Il sera donné acte à la société Altaripa de son offre de restituer en contrepartie les cinq machines en sa possession. À cet effet la cour observe d'une part que la venderesse n'a à aucun moment contesté l'affirmation de l'acquéreur, contenue dans sa lettre du 7 novembre 2006, selon laquelle il n'avait pu prendre livraison que de cinq machines, et d'autre part que l'huissier Szot n'a dénombré le 2 février 2010 que cinq machines au siège de la société Altaripa.

Outre le remboursement du prix des 10 machines acquises, qu'elle a tenté en vain de commercialiser, la société Altaripa sollicite à juste titre une indemnisation au titre de son manque à gagner.

Sauf à être doublement indemnisée, elle ne saurait toutefois réclamer à la fois sa perte de marge, estimée à 390 euro par machine et par mois, et son déficit comptable pour la période du 1/07/2005 au 30/06/2006. En outre il n'est pas démontré que la concurrence de la société Damatic, qui est implantée dans le département de la Haute-Garonne, s'est exercée également dans le département du Tarn. Rien ne permet enfin d'affirmer, en l'absence de toute étude de marché émanant de la société Sempa, que la revente ou la location de la totalité des machines, faisant l'objet de l'engagement d'achat, était garantie.

Sur la base du calcul de marge versé au dossier, qui n'est pas techniquement contesté, et compte tenu de ces éléments d'appréciation, le préjudice subi par la société Altaripa au cours des 20 mois d'exploitation totalement infructueuse sera par conséquent évalué à la somme de 39 000 euro (390 X 5 machines X 20 mois).

Le dol n'ayant pas été retenu, il ne sera pas fait droit à la demande de dommages-intérêts supplémentaires pour " perte de confiance dans les rapports commerciaux et altération de l'esprit d'entreprise ".

Ne souffrant pas personnellement de la mention erronée de l'origine des produits figurant sur le site Internet de la société Sempa, la société Altaripa sera également déboutée de sa demande de rectification de cette annonce.

Enfin l'indemnité précédemment allouée étant de nature à réparer intégralement le préjudice subi, il n'apparaît pas nécessaire d'ordonner la publication du présent arrêt dans une revue professionnelle.

L'équité commande de faire à nouveau application de l'article 700 du Code de procédure civile au profit de la société intimée.

Sur la demande reconventionnelle

La résolution du contrat de distribution étant prononcée à ses torts, la société Sempa sera déboutée de sa demande reconventionnelle en paiement du prix des machines que la société Altaripa s'était engagée à acheter.

Pour la même raison il n'y a pas lieu à dommages et intérêts pour procédure abusive, ni à application à son profit de l'article 700 du Code de procédure civile.

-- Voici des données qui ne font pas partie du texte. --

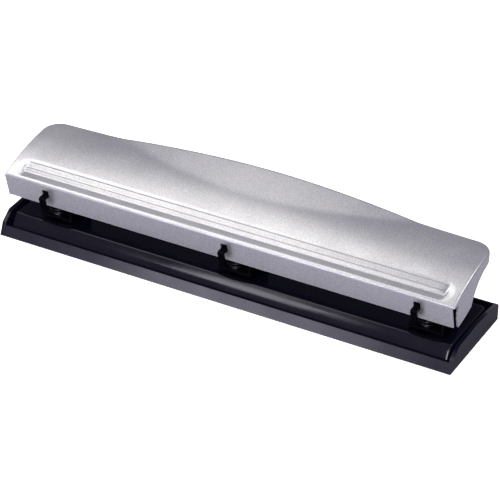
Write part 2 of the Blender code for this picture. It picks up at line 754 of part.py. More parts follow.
def build_lever_cover(body):
    sheet = add_cutter("cover_half", cover_sheet())
    mirror = sheet.modifiers.new("both_halves", "MIRROR")
    mirror.use_axis = (True, False, False)
    mirror.merge_threshold = MERGE
    mirror.use_clip = True
    thicken(sheet, COVER_SHEET)
    slots = []
    for side in HEADS:
        xs = (head_x(side) + SLOT_X[0], head_x(side) + SLOT_X[1])
        slots.append(box_mesh("slot", xs, SLOT_CUT_Y, SLOT_Z))
    solid = build_solid("lever_cover", evaluated_mesh(sheet), [], slots)
    add_part("lever_cover", solid, SILVER_PAINT, body, smooth=True)


def build_pressure_bar(body):
    slope = math.atan(DOME_RISE - 2 * DOME_CURL * (BAR_Y - COVER_FRONT[0]))
    bm = bmesh.new()
    bmesh.ops.create_cube(bm, size=1.0)
    size = (2 * BAR_HALF * MM, BAR_WIDTH * MM, BAR_THICK * MM)
    bmesh.ops.scale(bm, vec=size, verts=bm.verts)
    obj = add_part("pressure_bar", mesh_of(bm, "pressure_bar"), ZINC_STEEL, body)
    obj.location = place(0.0, BAR_Y, dome_height(BAR_Y) - BAR_DROP)
    obj.rotation_euler = (slope, 0.0, 0.0)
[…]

Par ces motifs, LA COUR, Statuant par arrêt contradictoire, par mise à disposition au greffe de la cour, les parties en ayant été préalablement avisées dans les conditions prévues au deuxième alinéa de l'article 450 du Code de procédure civile et après en avoir délibéré conformément à la loi, Déclare recevables les conclusions signifiées par la société Sempa le jour de la clôture de l'instruction, Confirme le jugement déféré en ce qu'il a prononcé la résiliation du contrat de distribution, condamné la SAS Sempa à payer à la SARL Altaripa les sommes de 32 411,60 euro et de 503,58 euro, outre intérêts capitalisés, en remboursement du prix des 10 machines acquises, sauf à fixer au 26 mars 2007 le point de départ des intérêts moratoires au taux légal et au 26 octobre 2007 la date à laquelle la capitalisation de ces intérêts prendra effet dans les conditions de l'article 1154 du Code civil, et alloué à la société demanderesse une indemnité de procédure de 1 600 euro, Réforme le jugement déféré pour le surplus et statuant à nouveau en y ajoutant : - condamne la SAS Sempa à payer à la SARL Altaripa la somme de 39 000 euro à titre de dommages et intérêts, - déboute la SARL Altaripa de sa demande de dommages et intérêts supplémentaires, - déboute la SARL Altaripa de ses demandes de rectification du site Internet de la société Sempa et de publication du présent arrêt dans une revue professionnelle, - donne acte à la SARL Altaripa de ce qu'elle tient à la disposition de la société Sempa les cinq machines en sa possession et dit que la récupération de ces matériels se fera aux frais de cette dernière, - condamne la SAS Sempa à payer à la SARL Altaripa une nouvelle indemnité de 1 600 euro en application de l'article 700 du Code de procédure civile, - déboute la SAS Sempa de l'ensemble de ses demandes reconventionnelles, Condamne la SAS Sempa aux entiers dépens de première instance et d'appel.